Are you sure that S3_PING works for transport and not only discovery? If I remember correctly, JGroups handles finding peers and communicating with them using different protocols. In our setting (that has always been a local cluster), we just used multicast, so I'm not able to help with other protocols.

mapio commented 7 years ago

Currently JAI4J is not available via a publicly accessible repo. If you don't mind sending me an email at santini@di.unimi.it I'll send you a tar of the sources.

guillaumepitel commented 7 years ago

OK, I've found the problem. It was clearly stated in comments in the source code, but not obvious from the overview's config example.

Because I launch a variable number of machines, they all share the same properties file.

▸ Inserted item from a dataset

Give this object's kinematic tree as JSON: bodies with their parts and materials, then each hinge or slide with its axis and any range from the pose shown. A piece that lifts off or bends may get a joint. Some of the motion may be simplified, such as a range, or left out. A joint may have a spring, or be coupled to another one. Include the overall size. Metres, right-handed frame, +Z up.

In which I've never specified the property "name" , which should, as stated in the comment, be unique in the cluster. Because of this, everytime a machine connects, it replaces the previously connected remote job manager, instead of being added to the list.

So, on one hand it's a no-bug, but on the other hand, I think the overview doc should point that, for using BUbiNG in a cluster setup, you have to specify a different name for each machine :

"In the standard BUbiNG setup, agents in the same crawl groups coordinates autonomously using consistent hashing, so if you want to perform a multi-agent crawl you must just be sure to have properly configured your hardware and JGroups so they work together, and give them a different name. A simple way to check that this is true is to start the crawl in pause mode, check from the logs that all agents are visible to each other, and then start the crawl."

It's obvious now, but finding the problem wasn't.

vigna commented 6 years ago

OK, we updated the documentation. It was sort of obvious to us because we come from years of crawling using this kind of design, and the input of people that are new to our crawlers is invaluable to find such omissions in the documentation, so thanks!